The stability of the country under Djoser was due in part to his success in securing his borders and then extending them. Expansion of the realm into the region of Sinai was accomplished through military expeditions. He defeated the Libyans in battle and annexed part of their lands. The position of the king was linked to military ability and victories were a sign of the gods’ favor. The armies of Djoser, therefore, brought honor to his name and to the country but he became legendary, without these campaigns and long before his Step Pyramid was built, for another reason: the re-building of the Temple of Khnum which ended a famine.

Famine Stela

The Famine Stele is an inscription from the Ptolemaic Dynasty (332-30 BCE), long after Djoser’s rule, which tells the story of how the king saved his country. A famine broke out in Egypt which lasted for seven years. No one knew how to resolve the problem and none of Djoser’s consultants seemed to be of any use. Djoser had a dream in which the god Khnum, the god of the source of the Nile River, came to him and complained that his temple on the island of Elephantine (near modern-day Aswan) was in disrepair and people had lost their respect for the god who gave them life through the river.

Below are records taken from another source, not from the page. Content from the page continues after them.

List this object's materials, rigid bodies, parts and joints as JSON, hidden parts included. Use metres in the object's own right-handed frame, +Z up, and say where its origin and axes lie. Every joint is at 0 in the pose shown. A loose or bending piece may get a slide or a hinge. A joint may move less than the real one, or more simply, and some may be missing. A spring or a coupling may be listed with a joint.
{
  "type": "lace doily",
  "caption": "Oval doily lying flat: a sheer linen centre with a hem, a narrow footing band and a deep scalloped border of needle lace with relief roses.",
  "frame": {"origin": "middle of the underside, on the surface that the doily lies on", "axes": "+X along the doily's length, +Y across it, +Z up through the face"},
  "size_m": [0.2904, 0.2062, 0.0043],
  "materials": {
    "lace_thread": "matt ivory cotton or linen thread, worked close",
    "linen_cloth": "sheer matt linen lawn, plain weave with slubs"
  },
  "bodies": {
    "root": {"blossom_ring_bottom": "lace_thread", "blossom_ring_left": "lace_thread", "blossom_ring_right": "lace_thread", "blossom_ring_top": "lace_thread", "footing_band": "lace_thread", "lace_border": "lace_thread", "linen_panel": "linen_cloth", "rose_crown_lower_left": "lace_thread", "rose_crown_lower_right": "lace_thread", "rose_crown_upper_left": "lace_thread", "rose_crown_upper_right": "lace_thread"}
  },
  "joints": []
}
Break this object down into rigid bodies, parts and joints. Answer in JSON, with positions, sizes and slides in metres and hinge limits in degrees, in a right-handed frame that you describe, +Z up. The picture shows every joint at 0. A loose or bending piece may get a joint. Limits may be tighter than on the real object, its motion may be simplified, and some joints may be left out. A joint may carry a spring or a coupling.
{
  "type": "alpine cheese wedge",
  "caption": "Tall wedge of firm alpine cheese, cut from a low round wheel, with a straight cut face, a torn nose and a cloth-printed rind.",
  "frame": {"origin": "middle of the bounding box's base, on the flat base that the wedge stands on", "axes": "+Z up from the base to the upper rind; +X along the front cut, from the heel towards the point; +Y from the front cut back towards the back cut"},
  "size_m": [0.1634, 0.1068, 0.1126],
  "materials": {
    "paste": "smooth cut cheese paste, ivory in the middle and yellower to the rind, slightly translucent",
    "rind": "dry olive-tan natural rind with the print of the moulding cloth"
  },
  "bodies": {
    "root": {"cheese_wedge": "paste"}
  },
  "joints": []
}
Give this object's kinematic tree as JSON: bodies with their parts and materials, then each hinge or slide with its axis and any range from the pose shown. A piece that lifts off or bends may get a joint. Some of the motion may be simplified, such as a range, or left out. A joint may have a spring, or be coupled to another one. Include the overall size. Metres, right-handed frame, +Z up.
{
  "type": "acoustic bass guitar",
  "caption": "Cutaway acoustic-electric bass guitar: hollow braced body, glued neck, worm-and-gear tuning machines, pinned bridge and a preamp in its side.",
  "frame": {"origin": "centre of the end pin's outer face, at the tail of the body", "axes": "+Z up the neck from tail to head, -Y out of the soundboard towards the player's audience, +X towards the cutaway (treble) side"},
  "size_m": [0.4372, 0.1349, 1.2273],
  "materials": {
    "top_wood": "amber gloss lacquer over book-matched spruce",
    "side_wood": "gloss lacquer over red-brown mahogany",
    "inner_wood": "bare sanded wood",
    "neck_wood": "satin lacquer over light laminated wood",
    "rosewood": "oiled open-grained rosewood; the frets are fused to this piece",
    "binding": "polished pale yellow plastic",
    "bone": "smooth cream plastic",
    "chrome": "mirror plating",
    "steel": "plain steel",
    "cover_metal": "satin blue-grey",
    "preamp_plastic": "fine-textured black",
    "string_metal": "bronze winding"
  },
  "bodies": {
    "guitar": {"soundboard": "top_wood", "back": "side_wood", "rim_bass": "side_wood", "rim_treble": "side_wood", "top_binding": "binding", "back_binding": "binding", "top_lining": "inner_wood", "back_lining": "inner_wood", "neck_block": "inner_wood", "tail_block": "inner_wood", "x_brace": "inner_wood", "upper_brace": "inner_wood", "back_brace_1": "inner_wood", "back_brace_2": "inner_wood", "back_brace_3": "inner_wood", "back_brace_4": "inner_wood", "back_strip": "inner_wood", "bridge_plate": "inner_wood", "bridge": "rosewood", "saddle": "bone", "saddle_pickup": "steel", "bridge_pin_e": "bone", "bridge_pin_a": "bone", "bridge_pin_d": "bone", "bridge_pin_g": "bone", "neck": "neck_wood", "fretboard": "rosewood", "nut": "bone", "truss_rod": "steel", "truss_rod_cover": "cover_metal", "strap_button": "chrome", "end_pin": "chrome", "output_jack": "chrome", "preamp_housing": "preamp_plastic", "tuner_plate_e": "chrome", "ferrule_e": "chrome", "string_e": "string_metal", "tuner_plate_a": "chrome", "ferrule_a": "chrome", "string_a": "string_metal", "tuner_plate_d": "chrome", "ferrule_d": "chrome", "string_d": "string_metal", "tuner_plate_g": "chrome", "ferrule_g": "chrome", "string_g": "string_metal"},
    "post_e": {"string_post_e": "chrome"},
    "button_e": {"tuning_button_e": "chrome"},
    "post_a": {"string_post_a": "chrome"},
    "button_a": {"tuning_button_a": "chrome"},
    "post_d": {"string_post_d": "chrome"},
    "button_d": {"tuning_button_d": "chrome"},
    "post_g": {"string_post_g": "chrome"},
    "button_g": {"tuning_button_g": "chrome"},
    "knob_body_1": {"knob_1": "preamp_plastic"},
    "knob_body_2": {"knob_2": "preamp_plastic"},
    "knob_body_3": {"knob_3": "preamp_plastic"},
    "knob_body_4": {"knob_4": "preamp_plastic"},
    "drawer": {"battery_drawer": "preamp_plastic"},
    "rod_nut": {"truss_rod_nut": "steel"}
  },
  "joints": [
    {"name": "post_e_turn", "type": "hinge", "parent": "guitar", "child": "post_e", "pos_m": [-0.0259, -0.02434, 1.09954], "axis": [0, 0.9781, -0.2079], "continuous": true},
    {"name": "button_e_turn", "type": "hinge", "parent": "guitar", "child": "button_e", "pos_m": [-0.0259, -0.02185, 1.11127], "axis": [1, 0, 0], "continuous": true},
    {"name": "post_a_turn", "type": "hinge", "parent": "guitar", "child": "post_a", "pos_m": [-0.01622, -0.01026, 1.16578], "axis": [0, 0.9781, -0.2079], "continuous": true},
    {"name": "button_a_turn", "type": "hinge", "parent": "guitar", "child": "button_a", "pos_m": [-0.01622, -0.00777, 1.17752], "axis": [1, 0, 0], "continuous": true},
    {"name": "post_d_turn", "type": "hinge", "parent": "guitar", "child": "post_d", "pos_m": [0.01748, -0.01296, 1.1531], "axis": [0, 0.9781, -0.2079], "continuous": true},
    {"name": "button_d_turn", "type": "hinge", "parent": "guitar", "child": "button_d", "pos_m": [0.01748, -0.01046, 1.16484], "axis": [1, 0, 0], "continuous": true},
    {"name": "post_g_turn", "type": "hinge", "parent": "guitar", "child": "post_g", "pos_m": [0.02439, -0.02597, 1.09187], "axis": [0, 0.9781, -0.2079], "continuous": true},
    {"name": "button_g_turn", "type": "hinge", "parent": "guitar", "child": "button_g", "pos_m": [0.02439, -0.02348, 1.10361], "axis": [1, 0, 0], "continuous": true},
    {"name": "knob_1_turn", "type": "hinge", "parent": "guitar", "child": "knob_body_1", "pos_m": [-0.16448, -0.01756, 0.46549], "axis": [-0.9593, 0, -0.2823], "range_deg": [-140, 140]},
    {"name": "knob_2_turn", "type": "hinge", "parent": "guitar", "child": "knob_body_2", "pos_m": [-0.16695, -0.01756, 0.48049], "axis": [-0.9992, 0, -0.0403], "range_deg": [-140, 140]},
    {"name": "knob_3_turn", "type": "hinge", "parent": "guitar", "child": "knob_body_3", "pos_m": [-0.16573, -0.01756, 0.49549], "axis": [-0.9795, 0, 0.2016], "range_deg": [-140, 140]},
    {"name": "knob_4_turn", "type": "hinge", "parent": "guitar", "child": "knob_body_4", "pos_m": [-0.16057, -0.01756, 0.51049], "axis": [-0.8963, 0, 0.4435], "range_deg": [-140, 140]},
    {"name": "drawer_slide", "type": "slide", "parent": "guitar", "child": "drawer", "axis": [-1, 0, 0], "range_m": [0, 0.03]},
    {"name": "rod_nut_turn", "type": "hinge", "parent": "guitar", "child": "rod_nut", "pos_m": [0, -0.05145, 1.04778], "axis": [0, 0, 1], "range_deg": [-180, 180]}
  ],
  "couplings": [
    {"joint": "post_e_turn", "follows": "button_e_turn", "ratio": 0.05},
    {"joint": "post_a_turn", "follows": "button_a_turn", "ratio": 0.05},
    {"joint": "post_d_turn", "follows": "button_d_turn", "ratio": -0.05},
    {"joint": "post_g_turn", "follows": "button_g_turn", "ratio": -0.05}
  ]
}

The Famine Stele is an inscription from the Ptolemaic Dynasty of Egypt (332-30 BCE), which tells the story of how King Djoser saved his country. (image: www.ancient.eu)

Djoser consulted with his vizier Imhotep and with one of his governors, Medir, and they suggested he sail to the island of Elephantine to pay his respects to Khnum and see about the temple. Djoser did so and, finding the temple in the poor condition his dream had foretold, erected a new one in its place. Once the new temple was completed, the famine ended and Djoser was hailed as the hero of his people.

The temple built by Djoser, and the surrounding courtyard and outer buildings, may still be seen in the modern day, although the temple went through renovations during later dynasties. These modern-day ruins date from Djoser’s reign and so the Famine Stele has been accepted by some as history and interpreted by others as legend. As the stone dates from almost 2,000 years after Djoser’s reign, the actual significance of the inscription lies in how Djoser was remembered by his people; whether the event actually happened as described is immaterial. An unpopular pharaoh would not have generated such a legend, no matter what miraculous feats he was involved in, and the Famine Stele attests to the honor and high esteem Djoser was regarded with.

The Pyramid of Djoser

The step pyramid of Djoser, located at Saqqara, was the first of its kind. It consisted of six mastabas; a tomb structure built on top of one another with the lower one always being the smallest. Using this construction technique created a stepped structure-type pyramid that would be used by future pharaohs. This type of construction method would continue to be used under the Pharaoh Sekhemkhet and Pharaoh Khaba. The design was created by Imhotep, chancellor to Pharaoh Djoser and high priest of Ra at Heliopolis. As the designer of the step pyramid, Imhotep became known as the world’s first great architect.

Djoser Step Pyramid

There are multiple canopic jars that mention Queen Nimaethap as “Mother of the King’s children” and “Mother of the King of the Two Lands.” These writings have identified Nimaethap as Djoser’s mother, and Khasekhemwy as his father. Djoser’s queen was Hetephernebti, who was an important queen during the period and is believed to have also been a daughter of Khasekhemwy. If this were true, this would stand to reason that Hetephernebti would also be a step-sister to the pharaoh as well as his wife. Together, Djoser and Hetephernebti had only one daughter, Inetkaes.

Successor

Since Djoser died without a son, another family member most likely became pharaoh. Sekhemkhet would only reign for about seven years before dying; however, the family connection is unknown. This particular pharaoh’s name was unknown until an unfinished step pyramid was discovered in 1951 AD. This unfinished step pyramid is also believed to have been designed by Imhotep, but was probably not finished due to Sekhemkhet’s death during its construction. Only the first mastaba was finished, and is buried beneath sand dunes. Because of this structure being underneath a sandbank, Sekhemkhet’s temple continues to be known as the Buried Pyramid.